## What needs to be done
Locate the line bearing "Turn this picture" in the material below, then reproduce it and each following line up to and including the line bearing "mattress_board_base = 383".

## Records supplied
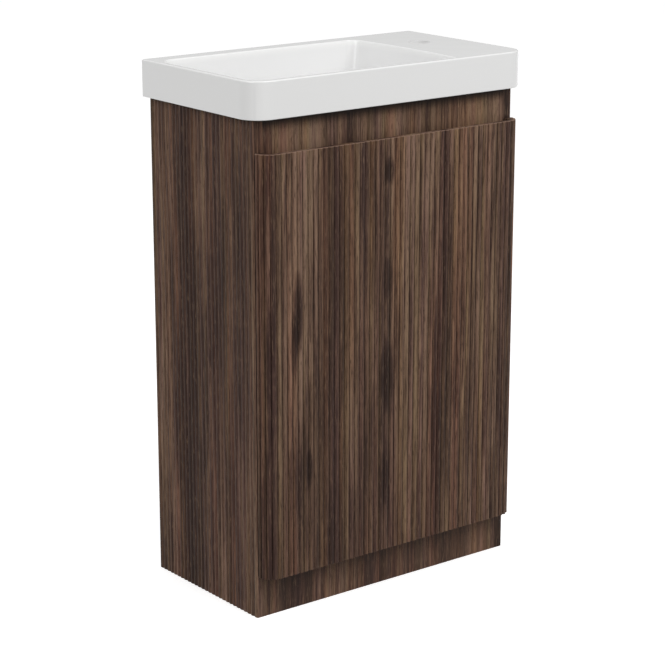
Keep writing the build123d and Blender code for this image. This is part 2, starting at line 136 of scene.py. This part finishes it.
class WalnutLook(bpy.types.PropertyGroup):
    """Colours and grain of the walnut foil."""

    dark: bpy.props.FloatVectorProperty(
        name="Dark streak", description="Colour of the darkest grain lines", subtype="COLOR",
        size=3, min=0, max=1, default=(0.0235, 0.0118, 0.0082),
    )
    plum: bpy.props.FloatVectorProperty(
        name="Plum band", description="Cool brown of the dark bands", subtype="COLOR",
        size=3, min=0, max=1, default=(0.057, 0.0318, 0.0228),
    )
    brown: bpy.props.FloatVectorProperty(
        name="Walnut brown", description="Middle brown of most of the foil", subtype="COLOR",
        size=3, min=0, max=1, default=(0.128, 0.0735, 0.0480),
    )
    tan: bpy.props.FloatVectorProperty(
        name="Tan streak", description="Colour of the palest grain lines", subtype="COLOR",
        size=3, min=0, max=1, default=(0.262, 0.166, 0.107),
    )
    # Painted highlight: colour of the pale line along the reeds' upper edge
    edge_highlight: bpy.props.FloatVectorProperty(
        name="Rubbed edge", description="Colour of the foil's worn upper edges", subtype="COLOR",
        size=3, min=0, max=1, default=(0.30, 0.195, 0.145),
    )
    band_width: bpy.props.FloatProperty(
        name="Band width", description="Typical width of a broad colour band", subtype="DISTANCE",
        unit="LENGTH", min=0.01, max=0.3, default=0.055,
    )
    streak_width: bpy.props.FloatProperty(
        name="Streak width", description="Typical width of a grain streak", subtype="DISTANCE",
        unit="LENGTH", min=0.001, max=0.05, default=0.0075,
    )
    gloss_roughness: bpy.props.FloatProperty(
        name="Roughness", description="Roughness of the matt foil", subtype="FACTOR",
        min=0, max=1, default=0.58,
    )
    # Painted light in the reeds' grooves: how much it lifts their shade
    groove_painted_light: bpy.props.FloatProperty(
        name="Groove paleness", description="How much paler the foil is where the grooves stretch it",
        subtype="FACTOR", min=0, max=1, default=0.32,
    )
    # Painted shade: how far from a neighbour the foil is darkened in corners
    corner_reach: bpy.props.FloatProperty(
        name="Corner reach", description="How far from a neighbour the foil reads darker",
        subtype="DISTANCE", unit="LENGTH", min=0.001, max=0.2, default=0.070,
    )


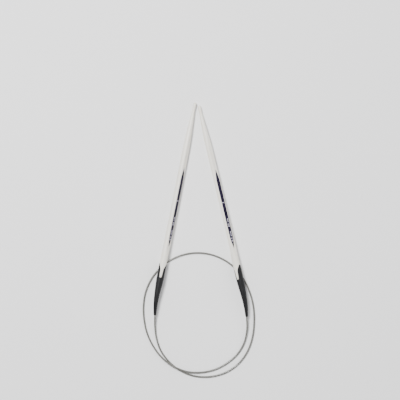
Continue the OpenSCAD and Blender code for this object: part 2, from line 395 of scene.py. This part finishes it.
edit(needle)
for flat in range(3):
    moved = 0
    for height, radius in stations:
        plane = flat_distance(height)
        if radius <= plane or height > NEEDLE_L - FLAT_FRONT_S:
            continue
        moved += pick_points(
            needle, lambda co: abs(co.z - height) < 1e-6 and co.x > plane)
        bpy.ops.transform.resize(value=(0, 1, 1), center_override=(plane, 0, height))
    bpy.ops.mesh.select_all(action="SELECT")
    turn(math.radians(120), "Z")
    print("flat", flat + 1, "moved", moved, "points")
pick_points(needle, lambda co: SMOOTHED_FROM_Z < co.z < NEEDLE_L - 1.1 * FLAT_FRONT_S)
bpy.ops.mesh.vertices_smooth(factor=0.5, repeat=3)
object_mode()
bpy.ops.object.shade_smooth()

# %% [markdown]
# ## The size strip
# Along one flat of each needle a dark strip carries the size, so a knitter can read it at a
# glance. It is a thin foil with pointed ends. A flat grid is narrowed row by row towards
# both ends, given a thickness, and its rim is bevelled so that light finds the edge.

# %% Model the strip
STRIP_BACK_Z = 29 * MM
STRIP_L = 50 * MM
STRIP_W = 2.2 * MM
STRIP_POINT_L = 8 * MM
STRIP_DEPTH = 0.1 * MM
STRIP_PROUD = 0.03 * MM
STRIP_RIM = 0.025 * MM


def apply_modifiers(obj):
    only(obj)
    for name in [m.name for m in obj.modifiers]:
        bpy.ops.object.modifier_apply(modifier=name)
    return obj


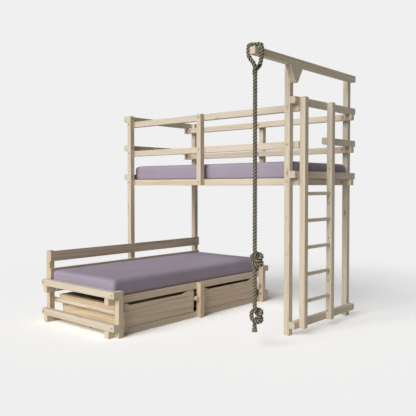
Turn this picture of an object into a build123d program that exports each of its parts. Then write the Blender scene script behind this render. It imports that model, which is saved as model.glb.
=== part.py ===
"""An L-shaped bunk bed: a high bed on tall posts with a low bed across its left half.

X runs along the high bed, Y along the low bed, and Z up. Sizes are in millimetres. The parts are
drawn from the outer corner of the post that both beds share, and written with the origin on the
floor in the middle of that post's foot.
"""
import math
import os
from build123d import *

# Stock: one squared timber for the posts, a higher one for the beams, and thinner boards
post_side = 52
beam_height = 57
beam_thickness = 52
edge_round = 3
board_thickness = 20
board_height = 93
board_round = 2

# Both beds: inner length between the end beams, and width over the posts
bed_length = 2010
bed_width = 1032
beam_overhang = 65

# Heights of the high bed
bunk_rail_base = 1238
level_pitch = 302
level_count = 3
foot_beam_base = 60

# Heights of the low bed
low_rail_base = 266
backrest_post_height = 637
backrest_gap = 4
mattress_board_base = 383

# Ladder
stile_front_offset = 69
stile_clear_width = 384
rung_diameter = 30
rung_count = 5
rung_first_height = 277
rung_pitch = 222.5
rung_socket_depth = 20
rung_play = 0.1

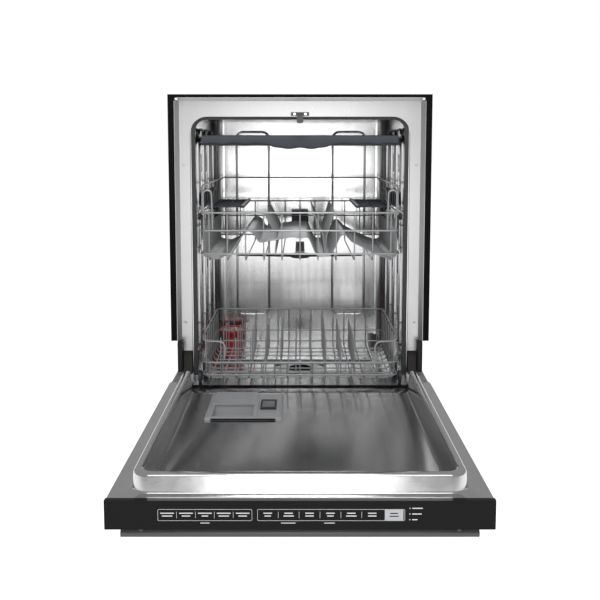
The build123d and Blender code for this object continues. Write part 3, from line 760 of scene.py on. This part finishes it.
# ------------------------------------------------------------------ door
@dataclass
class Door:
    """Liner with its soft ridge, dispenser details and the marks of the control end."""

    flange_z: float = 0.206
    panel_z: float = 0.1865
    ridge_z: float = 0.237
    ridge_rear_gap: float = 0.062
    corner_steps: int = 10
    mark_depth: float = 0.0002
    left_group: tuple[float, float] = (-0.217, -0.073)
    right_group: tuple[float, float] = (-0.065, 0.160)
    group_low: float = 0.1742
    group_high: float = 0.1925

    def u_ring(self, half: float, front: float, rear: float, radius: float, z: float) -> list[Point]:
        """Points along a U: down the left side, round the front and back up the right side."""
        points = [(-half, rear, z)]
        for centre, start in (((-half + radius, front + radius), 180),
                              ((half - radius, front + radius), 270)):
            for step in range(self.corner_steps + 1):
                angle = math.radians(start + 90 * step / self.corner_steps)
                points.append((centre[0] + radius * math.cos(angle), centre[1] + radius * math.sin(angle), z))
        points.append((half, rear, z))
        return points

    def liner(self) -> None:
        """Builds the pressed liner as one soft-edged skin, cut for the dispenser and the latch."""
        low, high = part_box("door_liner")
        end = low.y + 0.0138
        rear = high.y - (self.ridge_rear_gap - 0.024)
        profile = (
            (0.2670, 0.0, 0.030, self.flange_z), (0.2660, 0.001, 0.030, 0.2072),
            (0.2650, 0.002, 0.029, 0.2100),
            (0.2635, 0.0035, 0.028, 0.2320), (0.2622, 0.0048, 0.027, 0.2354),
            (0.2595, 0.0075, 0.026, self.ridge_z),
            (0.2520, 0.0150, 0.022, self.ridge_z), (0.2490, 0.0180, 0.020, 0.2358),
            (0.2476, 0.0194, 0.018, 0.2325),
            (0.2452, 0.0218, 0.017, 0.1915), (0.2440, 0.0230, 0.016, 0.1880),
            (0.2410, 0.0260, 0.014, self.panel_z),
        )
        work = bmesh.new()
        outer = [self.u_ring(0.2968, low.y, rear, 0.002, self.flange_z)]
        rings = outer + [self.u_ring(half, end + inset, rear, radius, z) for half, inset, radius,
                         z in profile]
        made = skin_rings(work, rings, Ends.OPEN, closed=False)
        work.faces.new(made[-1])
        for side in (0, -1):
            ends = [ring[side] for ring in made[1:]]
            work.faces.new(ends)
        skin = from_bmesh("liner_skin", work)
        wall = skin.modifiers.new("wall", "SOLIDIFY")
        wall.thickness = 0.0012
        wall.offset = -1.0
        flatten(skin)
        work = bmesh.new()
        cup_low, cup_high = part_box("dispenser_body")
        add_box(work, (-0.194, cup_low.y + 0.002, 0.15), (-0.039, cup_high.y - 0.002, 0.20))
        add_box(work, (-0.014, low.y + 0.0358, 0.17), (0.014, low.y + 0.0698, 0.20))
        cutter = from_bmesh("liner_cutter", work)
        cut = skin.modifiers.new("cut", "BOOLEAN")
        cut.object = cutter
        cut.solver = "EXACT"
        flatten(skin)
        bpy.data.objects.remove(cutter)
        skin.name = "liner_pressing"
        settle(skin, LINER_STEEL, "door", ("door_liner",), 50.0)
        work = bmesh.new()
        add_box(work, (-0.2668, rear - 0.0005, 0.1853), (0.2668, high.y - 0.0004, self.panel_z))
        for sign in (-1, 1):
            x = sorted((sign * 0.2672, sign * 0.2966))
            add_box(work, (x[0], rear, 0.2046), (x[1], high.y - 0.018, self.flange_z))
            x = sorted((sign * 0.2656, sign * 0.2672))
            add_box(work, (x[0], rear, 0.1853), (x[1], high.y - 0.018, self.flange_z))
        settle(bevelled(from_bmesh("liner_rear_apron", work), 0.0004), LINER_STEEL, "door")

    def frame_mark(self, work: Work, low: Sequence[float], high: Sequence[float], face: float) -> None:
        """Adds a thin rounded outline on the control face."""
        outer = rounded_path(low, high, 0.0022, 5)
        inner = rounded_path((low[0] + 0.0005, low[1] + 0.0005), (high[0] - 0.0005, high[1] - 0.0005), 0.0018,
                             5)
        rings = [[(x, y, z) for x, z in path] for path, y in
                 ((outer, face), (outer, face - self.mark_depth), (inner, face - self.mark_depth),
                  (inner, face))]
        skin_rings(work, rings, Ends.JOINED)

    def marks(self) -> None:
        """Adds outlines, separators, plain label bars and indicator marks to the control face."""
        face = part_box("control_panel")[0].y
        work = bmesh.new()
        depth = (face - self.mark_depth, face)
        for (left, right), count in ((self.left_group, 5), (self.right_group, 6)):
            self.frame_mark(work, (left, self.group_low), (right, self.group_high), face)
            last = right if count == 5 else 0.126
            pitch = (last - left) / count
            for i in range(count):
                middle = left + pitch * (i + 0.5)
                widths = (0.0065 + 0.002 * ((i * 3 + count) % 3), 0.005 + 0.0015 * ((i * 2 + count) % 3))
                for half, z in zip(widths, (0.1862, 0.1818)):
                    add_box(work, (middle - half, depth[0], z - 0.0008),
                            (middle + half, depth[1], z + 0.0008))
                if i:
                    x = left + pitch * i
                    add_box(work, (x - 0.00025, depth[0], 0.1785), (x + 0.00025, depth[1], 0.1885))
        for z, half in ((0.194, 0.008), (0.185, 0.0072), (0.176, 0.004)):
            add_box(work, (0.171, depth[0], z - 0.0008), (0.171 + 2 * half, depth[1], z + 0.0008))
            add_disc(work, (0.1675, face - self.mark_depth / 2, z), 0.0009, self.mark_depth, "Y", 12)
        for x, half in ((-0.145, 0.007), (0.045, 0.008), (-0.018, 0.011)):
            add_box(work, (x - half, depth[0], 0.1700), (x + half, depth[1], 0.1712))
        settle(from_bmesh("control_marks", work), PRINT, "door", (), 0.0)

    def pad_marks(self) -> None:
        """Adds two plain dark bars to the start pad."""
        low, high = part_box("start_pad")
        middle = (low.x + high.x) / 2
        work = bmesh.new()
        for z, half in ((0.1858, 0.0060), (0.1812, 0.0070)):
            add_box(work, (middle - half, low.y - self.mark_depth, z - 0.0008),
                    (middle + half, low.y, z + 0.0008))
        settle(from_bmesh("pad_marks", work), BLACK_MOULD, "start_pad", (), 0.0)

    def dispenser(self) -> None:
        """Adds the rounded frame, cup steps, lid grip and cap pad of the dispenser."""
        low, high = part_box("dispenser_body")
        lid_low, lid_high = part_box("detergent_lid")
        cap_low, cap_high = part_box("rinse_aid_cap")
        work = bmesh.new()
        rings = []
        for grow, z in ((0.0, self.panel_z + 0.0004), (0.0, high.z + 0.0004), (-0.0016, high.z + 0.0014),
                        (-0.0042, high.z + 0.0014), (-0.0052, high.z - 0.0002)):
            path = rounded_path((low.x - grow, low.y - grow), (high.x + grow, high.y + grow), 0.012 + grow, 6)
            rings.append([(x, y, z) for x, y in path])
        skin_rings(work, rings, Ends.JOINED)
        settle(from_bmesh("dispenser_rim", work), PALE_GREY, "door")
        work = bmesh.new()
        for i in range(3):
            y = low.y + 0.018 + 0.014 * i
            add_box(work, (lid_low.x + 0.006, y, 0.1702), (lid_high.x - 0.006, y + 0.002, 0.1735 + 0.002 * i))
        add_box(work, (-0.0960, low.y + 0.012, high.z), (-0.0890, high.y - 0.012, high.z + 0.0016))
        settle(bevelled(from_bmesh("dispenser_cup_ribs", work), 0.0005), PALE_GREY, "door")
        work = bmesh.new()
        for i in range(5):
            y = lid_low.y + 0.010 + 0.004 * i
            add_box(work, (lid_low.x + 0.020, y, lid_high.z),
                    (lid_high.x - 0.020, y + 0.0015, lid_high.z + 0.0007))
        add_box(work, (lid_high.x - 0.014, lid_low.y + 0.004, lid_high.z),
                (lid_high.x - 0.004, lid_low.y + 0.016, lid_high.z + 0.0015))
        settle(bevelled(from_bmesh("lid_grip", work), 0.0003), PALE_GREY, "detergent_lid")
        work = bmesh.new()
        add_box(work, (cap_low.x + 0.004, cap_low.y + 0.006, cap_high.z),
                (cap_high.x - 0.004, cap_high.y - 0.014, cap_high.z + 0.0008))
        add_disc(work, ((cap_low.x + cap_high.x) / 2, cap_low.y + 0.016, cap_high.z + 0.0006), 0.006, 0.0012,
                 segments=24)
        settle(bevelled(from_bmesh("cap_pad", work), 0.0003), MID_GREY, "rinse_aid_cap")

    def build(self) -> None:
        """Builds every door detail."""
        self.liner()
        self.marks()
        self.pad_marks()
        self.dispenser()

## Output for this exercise
Turn this picture of an object into a build123d program that exports each of its parts. Then write the Blender scene script behind this render. It imports that model, which is saved as model.glb.
=== part.py ===
"""An L-shaped bunk bed: a high bed on tall posts with a low bed across its left half.

X runs along the high bed, Y along the low bed, and Z up. Sizes are in millimetres. The parts are
drawn from the outer corner of the post that both beds share, and written with the origin on the
floor in the middle of that post's foot.
"""
import math
import os
from build123d import *

# Stock: one squared timber for the posts, a higher one for the beams, and thinner boards
post_side = 52
beam_height = 57
beam_thickness = 52
edge_round = 3
board_thickness = 20
board_height = 93
board_round = 2

# Both beds: inner length between the end beams, and width over the posts
bed_length = 2010
bed_width = 1032
beam_overhang = 65

# Heights of the high bed
bunk_rail_base = 1238
level_pitch = 302
level_count = 3
foot_beam_base = 60

# Heights of the low bed
low_rail_base = 266
backrest_post_height = 637
backrest_gap = 4
mattress_board_base = 383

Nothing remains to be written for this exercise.